++++ DATA PROVIDED

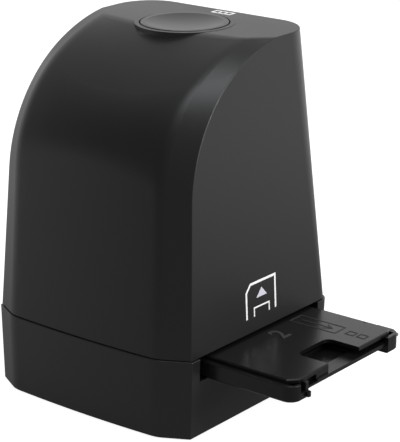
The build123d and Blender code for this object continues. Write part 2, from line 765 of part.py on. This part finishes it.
lid_inner_x = holder_inner_x + 1.3
with BuildPart() as holder_lid:
    with BuildSketch(Plane.XY.offset(lid_bottom + lid_pad_height)):
        with BuildLine():
            Polyline((lid_inner_x, lid_near_y), (lid_outer_x - 3, lid_near_y),
                     (lid_outer_x, lid_near_y + 3), (lid_outer_x, lid_far_y - 3),
                     (lid_outer_x - 1.5, lid_far_y), (lid_inner_x, lid_far_y), (lid_inner_x, lid_near_y))
        make_face()
    extrude(amount=lid_top - lid_bottom - lid_pad_height)
    chamfer(holder_lid.edges().group_by(Axis.Z)[-1], 0.4)
    block((lid_inner_x, lid_pad_x), (lid_near_y, lid_far_y), (lid_bottom, lid_bottom + lid_pad_height))
    block((lid_pad_x, lid_outer_x), (lid_near_y + 3, notch_y[0]), (lid_bottom, lid_bottom + lid_pad_height))
    with Locations(*[(x, y, lid_bottom) for x, y in window_places]):
        Box(frame_length, frame_width, 20, mode=Mode.SUBTRACT)
    with BuildSketch(Plane.XY.offset(lid_bottom)):
        with Locations(((notch_inner_x + 100) / 2, sum(notch_y) / 2)):
            RectangleRounded(100 - notch_inner_x, notch_y[1] - notch_y[0], 3)
    extrude(amount=8, mode=Mode.SUBTRACT)
    block((lid_outer_x - 1.8, lid_outer_x + 1), latch_y, (lid_bottom, lid_bottom + 1.9), Mode.SUBTRACT)
    block(relief_x, (lid_far_y - 1.4, lid_far_y + 1), (lid_bottom, lid_top + 1), Mode.SUBTRACT)
    for low_x, high_x in (knuckle_x, inner_knuckle_x):
        block((low_x, high_x), (lid_far_y - 0.5, holder_far_y), (lid_bottom + 0.2, holder_rim_top))
        with Locations(Location(((low_x + high_x) / 2, pin_y, pin_z), (0, 90, 0))):
            Cylinder(pin_radius, high_x - low_x + 1, mode=Mode.SUBTRACT)
finish("holder_lid", holder_lid.part)

with BuildPart() as hinge_pins:
    for low_x, high_x in (knuckle_x, inner_knuckle_x):
        with Locations(Location(((low_x + high_x) / 2, pin_y, pin_z), (0, 90, 0))):
            Cylinder(pin_radius, high_x - low_x + 2 * pin_end)
finish("hinge_pins", hinge_pins.part)
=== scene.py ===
import json
from math import cos, pi, radians, sin
import bpy
from mathutils import Matrix, Vector


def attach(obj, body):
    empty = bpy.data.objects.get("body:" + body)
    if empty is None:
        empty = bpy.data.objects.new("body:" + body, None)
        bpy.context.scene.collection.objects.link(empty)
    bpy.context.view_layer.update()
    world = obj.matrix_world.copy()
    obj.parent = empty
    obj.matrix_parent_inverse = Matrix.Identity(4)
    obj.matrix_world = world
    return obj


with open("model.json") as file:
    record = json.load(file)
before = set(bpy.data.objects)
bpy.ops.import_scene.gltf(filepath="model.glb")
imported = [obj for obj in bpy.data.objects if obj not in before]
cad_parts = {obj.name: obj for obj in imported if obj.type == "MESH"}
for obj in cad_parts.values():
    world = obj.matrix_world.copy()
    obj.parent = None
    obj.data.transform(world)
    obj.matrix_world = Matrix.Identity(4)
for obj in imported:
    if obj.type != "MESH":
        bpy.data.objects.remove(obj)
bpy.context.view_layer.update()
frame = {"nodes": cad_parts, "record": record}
nodes = frame["nodes"]
mm = 0.001
print("frame loaded")


# Short ways to add shader nodes

def newGroup(name, inputs, outputs):
    group = bpy.data.node_groups.new(name, "ShaderNodeTree")
    for title, kind, value in inputs:
        socket = group.interface.new_socket(title, in_out="INPUT", socket_type=kind)
        if value is not None:
            socket.default_value = value
    for title, kind in outputs:
        group.interface.new_socket(title, in_out="OUTPUT", socket_type=kind)
    return group, group.nodes.new("NodeGroupInput"), group.nodes.new("NodeGroupOutput")


def addNode(tree, kind, **settings):
    node = tree.nodes.new(kind)
    for key, value in settings.items():
        setattr(node, key, value)
    return node


def addFade(tree, start, end, low, high, curve="LINEAR"):
    # a value that goes from low to high while its input goes from start to end
    fade = addNode(tree, "ShaderNodeMapRange", interpolation_type=curve)
    for title, value in (("From Min", start), ("From Max", end), ("To Min", low), ("To Max", high)):
        fade.inputs[title].default_value = value
    return fade


def addDot(tree, direction):
    dot = addNode(tree, "ShaderNodeVectorMath", operation="DOT_PRODUCT")
    dot.inputs[1].default_value = direction
    return dot


# Camera, light, surroundings and floor

photo = {
    "azimuth": 38.53,      # degrees from the front towards the holder's side
    "elevation": 18.49,
    "distance": 677.6,     # mm
    "aim": (18.46, 0.26, 65.31),
    "focalPixels": 1884.7,
    "height": 442,         # pixels
    "sensor": 36.0,        # mm
    "clipStart": 0.02,     # m
}


def addCamera():
    a, e = radians(photo["azimuth"]), radians(photo["elevation"])
    back = Vector((sin(a) * cos(e), -cos(a) * cos(e), sin(e)))
    aim = Vector(photo["aim"]) * mm
    bpy.ops.object.camera_add(location=aim + back * photo["distance"] * mm)
    camera = bpy.context.object
    camera.name = "photoCamera"
    camera.rotation_euler = back.to_track_quat("Z", "Y").to_euler()
    camera.data.sensor_width = photo["sensor"]
    camera.data.lens = photo["focalPixels"] / photo["height"] * photo["sensor"]
    camera.data.clip_start = photo["clipStart"]
    bpy.context.scene.camera = camera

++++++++

## [AIM OF THE EXERCISE]
Retype only what lies between the line bearing "before = set(bpy.data.objects)" and the line bearing "obj.matrix_world = Matrix.Identity(4)", keeping both of those lines.

## [CORRECT RESULT]
before = set(bpy.data.objects)
bpy.ops.import_scene.gltf(filepath="model.glb")
imported = [obj for obj in bpy.data.objects if obj not in before]
cad_parts = {obj.name: obj for obj in imported if obj.type == "MESH"}
for obj in cad_parts.values():
    world = obj.matrix_world.copy()
    obj.parent = None
    obj.data.transform(world)
    obj.matrix_world = Matrix.Identity(4)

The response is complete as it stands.